La mobilisation des Moscovites fera-t-elle reculer un gouvernement prêt à forcer les opérateurs locaux à retenir plus de données que cela ne l’est techniquement possible pour eux ? Le coup de force du Kremlin est en effet techniquement bancal, voire contreproductif, mais l’important semble le geste pour le pouvoir poutinien. Après les attentats vécus sur le sol russe, le pouvoir trouvait une légitimité à entreprendre une telle censure.
Pour les manifestants, pro Navalny ou non, la manifestation était de fait un moment de contestation qui émaille, fébrilement, la politique russe à l’approche des élections. C’était aussi, pour une génération de trentenaires et d’étudiants, rassemblés sur le web et dans des ONG comme OVD-Info, d’exprimer leur rupture profonde avec l’autoritarisme du pouvoir fédéral. Cette jeunesse, désormais rompue à la manifestation et au militantisme, a un rapport très particulier au web qui lui sert de médium et de structure.
Bouton Rouge : un militantisme soutenu par le web
Ainsi, dans cette manifestation comme lors des précédentes, on trouvait sur les smartphones des participants, ??????? ??????, soit Bouton Rouge, l’application d’OVD-info créée par le jeune militant Alexander Litreev. Inaugurée lors des manifestations pro Navalny du 26 mars, lorsque l’opposant provoquait dans le pays des myriades de rassemblements, l’application fournit une aide juridique d’urgence à toute personne interpellée lors d’une manifestation.
Stigmate d’une opposition qui se structure grâce aux outils numériques, le Bouton Rouge avait attiré notre attention au lendemain des manifestations de mai, lorsque la correspondante du Monde, Isabelle Mandraud rencontrait des jeunes russes utilisant la fameuse application.
Interrogée par Numerama le 29 mai, la correspondante nous expliquait alors à propos d’OVD-Info et de l’application de Litreev : « Bouton Rouge est né à l’initiative d’un jeune programmeur de Saint-Pétersbourg, en réaction a l’ampleur des interpellations qui ont eu lieu lors des manifestations du 26 mars organisées à travers tout le pays par l’opposant Alexeï Navalny. Rien qu’à Moscou, les forces de sécurité ont interpellé 1043 personnes, dont des mineurs. Un record! » Elle détaillait également le rôle particulier que peut jouer un outil informatique dissident dans la Russie de Poutine : « L’application répond à ce besoin de s’organiser face à un pouvoir qui ne tolère pas la contestation ».

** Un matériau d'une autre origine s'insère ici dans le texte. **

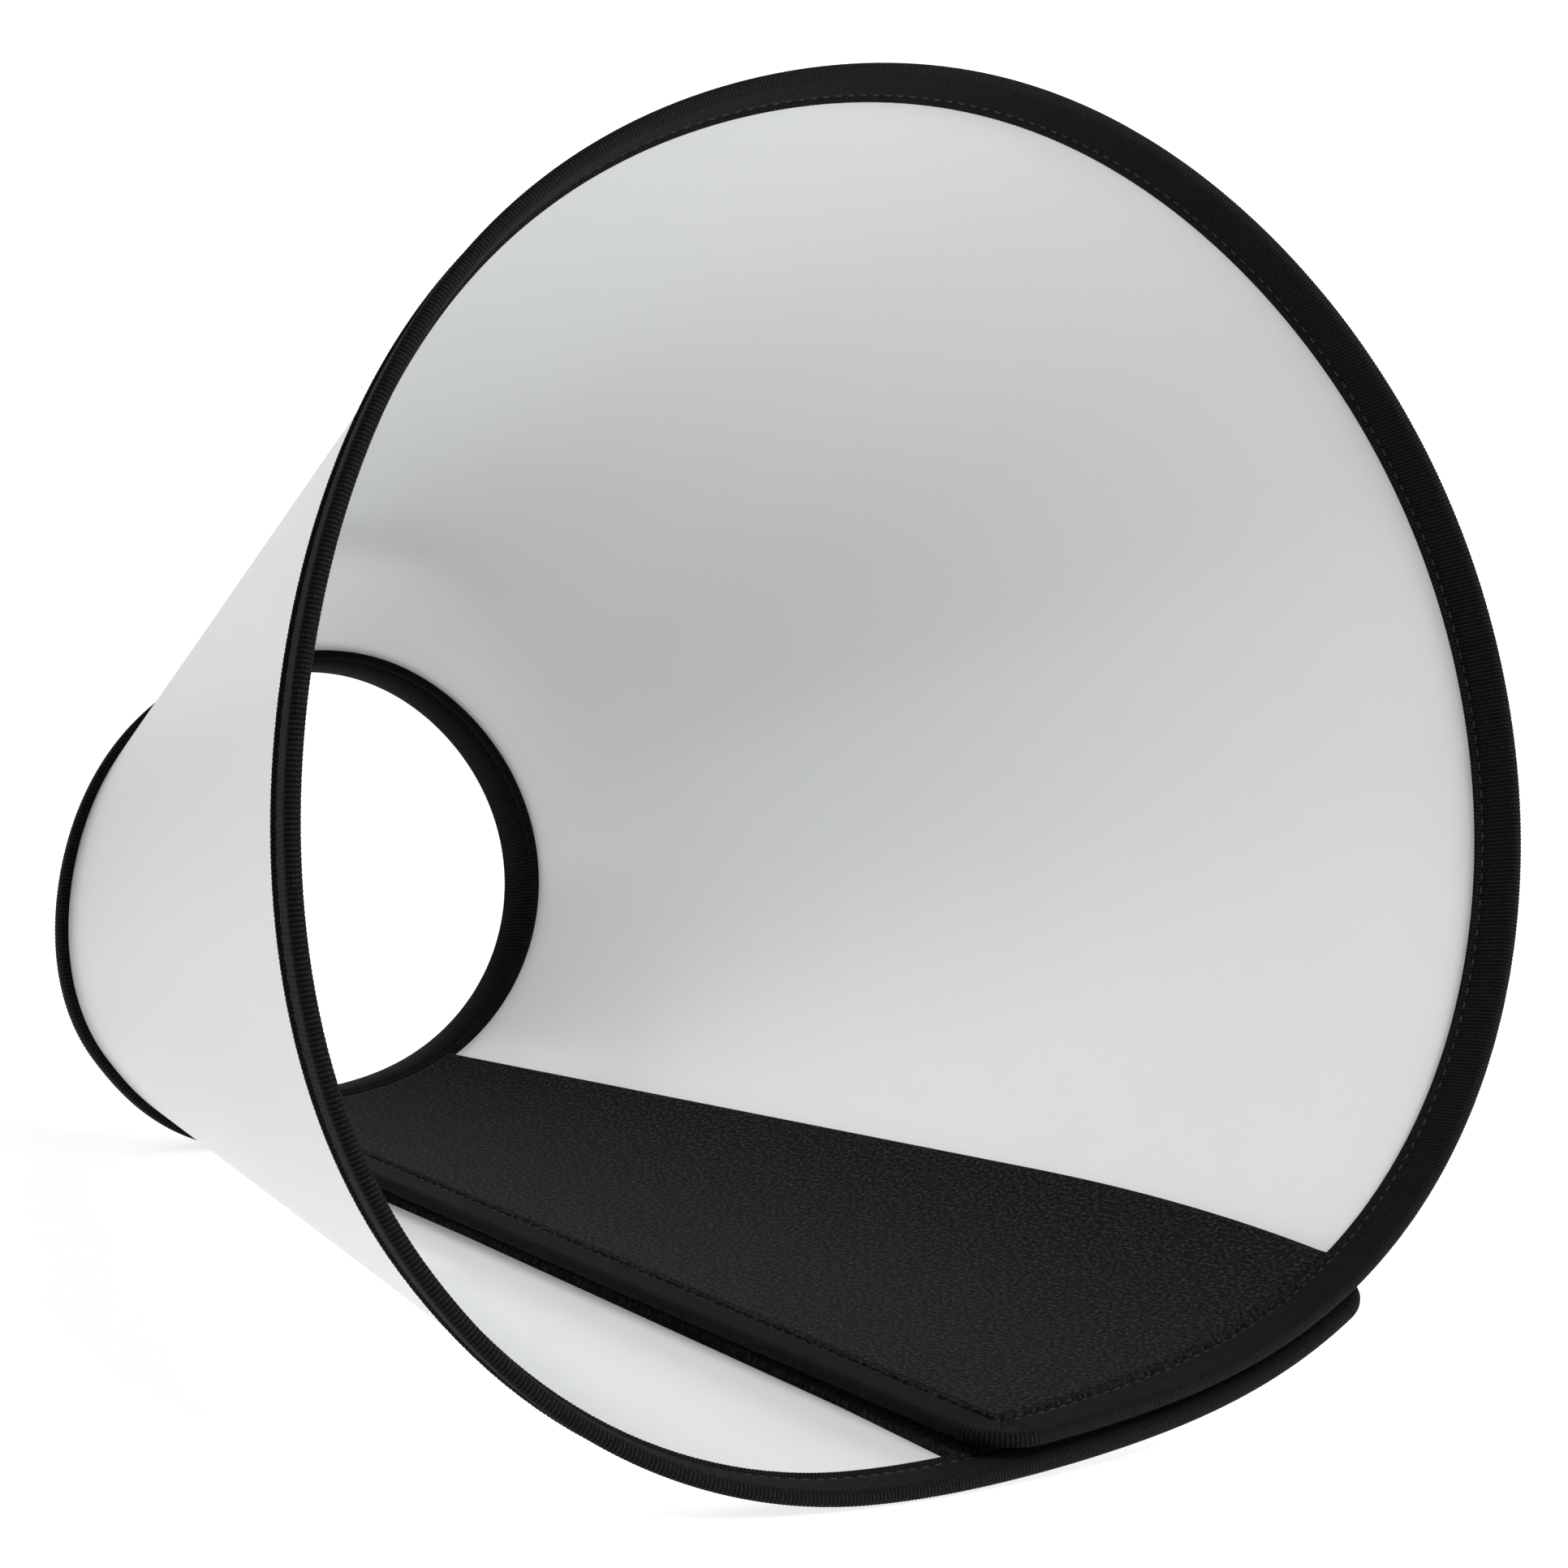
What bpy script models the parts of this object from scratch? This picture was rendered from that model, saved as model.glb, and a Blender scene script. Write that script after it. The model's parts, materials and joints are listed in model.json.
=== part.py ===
"""Wrap-around recovery cone: one curved plastic sheet, bound with tape, closed with hook and loop.

The sheet lies on a generalised cone. Every point on it has a turn angle round the cone's axis and
a slant distance from its apex. The turn runs past 360 degrees, so that the inner flap lies inside
the outer flap. The sheet is split along straight lines through the apex, which are the hinges
that stand for its bending when the closure is peeled open and the cone unrolls flat.
"""

import math

import bmesh
import bpy
import numpy as np
from mathutils import Matrix, Vector

NAME = "recovery_cone"

# Overall size, in metres. The neck's edge is skewed: it lies farther from the apex at the top
RIM_SLANT = 0.430
NECK_SLANT = 0.1775
NECK_SKEW = 0.0080

# Half angle of the cone, and how it swells and sags: waves round the turn, with their cosine and
# sine parts, all in degrees
HALF_ANGLE = 18.0
SWELL = {2: (1.64, -0.65), 3: (-0.34, -0.40), 4: (-0.10, -0.03), 5: (-0.13, 0.04)}

# Turn angles in degrees, counted round the axis
HINGE_SPACING = 45.0
TIP_HINGE = 244.5
FIRST_HINGE = 259.5
WALL_COUNT = 6
FACET = 7.5
OUTER_END = 229.5
INNER_END = 639.0
FACING_START = 586.5
HOOK_END = 280.5
LOOP_START = 597.0
STEP_START = 289.5
STEP_END = 327.0
REST_FACET = (282.0, 289.5)

# Thicknesses and clearances, in metres
SHEET_THICKNESS = 0.0008
TAPE_THICKNESS = 0.0009
FACING_THICKNESS = 0.0014
LOOP_THICKNESS = 0.0015
HOOK_THICKNESS = 0.0015
GAP = 0.0003
LAP_GAP = 0.0006

# Binding widths and the rounded corner at the free ends of the rim, in metres
RIM_BINDING_WIDTH = 0.0080
NECK_BINDING_WIDTH = 0.0085
NECK_BULGE = 0.0010
END_BINDING_WIDTH = 0.0080
INNER_CORNER_RADIUS = 0.0015
CORNER_STEPS = 4
EDGE_STEPS = 4

# What follows from the sizes above
SHEET_HALF = SHEET_THICKNESS / 2
CORNER_RADIUS = END_BINDING_WIDTH + INNER_CORNER_RADIUS
TAPE_OFFSET = SHEET_HALF + GAP + TAPE_THICKNESS / 2
TAPE_OUTER = TAPE_OFFSET + TAPE_THICKNESS / 2
LOOP_OUTER = SHEET_HALF + GAP + LOOP_THICKNESS
HOOK_INNER = SHEET_HALF + GAP + HOOK_THICKNESS
NECK_INNER = TAPE_OUTER + NECK_BULGE
LAP_OFFSET = max(LOOP_OUTER + HOOK_INNER, TAPE_OUTER + NECK_INNER, TAPE_OUTER + HOOK_INNER) + LAP_GAP
HINGE_OFFSET = TAPE_OUTER + GAP
WALL_START = FIRST_HINGE + HINGE_SPACING
INNER_HINGE = WALL_START + WALL_COUNT * HINGE_SPACING

COLOURS = {
    "sheet": ((0.80, 0.82, 0.84, 1.0), 0.42),
    "binding": ((0.020, 0.018, 0.018, 1.0), 0.85),
    "facing": ((0.015, 0.014, 0.015, 1.0), 0.95),
    "loop": ((0.018, 0.017, 0.018, 1.0), 0.95),
    "hook": ((0.025, 0.024, 0.026, 1.0), 0.70),
}


def clear_scene():
    for obj in list(bpy.data.objects):
        bpy.data.objects.remove(obj, do_unlink=True)


def make_collection():
    collection = bpy.data.collections.new(NAME)
    bpy.context.scene.collection.children.link(collection)
    return collection


def make_material(slot):
    colour, roughness = COLOURS[slot]
    material = bpy.data.materials.new(slot)
    material.use_nodes = True
    shader = material.node_tree.nodes["Principled BSDF"]
    shader.inputs["Base Color"].default_value = colour
    shader.inputs["Roughness"].default_value = roughness
    shader.inputs["Metallic"].default_value = 0.0
    return material


# The surface: a cone whose wide end faces -Y, with its apex at the origin


def half_angle(turn):
    phi = math.radians(turn)
    swell = sum(c * math.cos(n * phi) + s * math.sin(n * phi) for n, (c, s) in SWELL.items())
    return math.radians(HALF_ANGLE + swell)


def direction(turn):
    """Unit vector from the apex along the sheet at this turn."""
    phi = math.radians(turn)
    alpha = half_angle(turn)
    out = math.sin(alpha)
    return Vector((-out * math.cos(phi), -math.cos(alpha), out * math.sin(phi)))


def along_turn(turn):
    """Change of the direction for each degree of turn."""
    step = 0.01
    return (direction(turn + step) - direction(turn - step)) / (2 * step)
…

Le web pour l’opposition russe serait dès lors une nécessité, un espace vital pour se structurer selon la reporter : « En Russie, l’opposition, en proie par ailleurs à des divisions internes, est brimée, et interdite d’accès aux grands médias. Il n’y a pas de syndicats. […] Les réseaux sociaux, en Russie, jouent un rôle fondamental dans les actions de protestation. C’est le seul canal d’information et de diffusion pour l’opposition, le seul espace, également, où la critique s’exprime librement, malgré plusieurs affaires pénales ouvertes contre des internautes imprudents arrêtés pour ‘extrémisme’. Plusieurs cas ont été recensés. »
La crainte dès lors est de voir ces espaces se réduire pour les opposants, mais plus largement pour chacun.
Au printemps, le Kremlin interdisait des représentations de Poutine sur l’ensemble du web russe : manifestation ultime d’une censure arbitraire et autoritaire.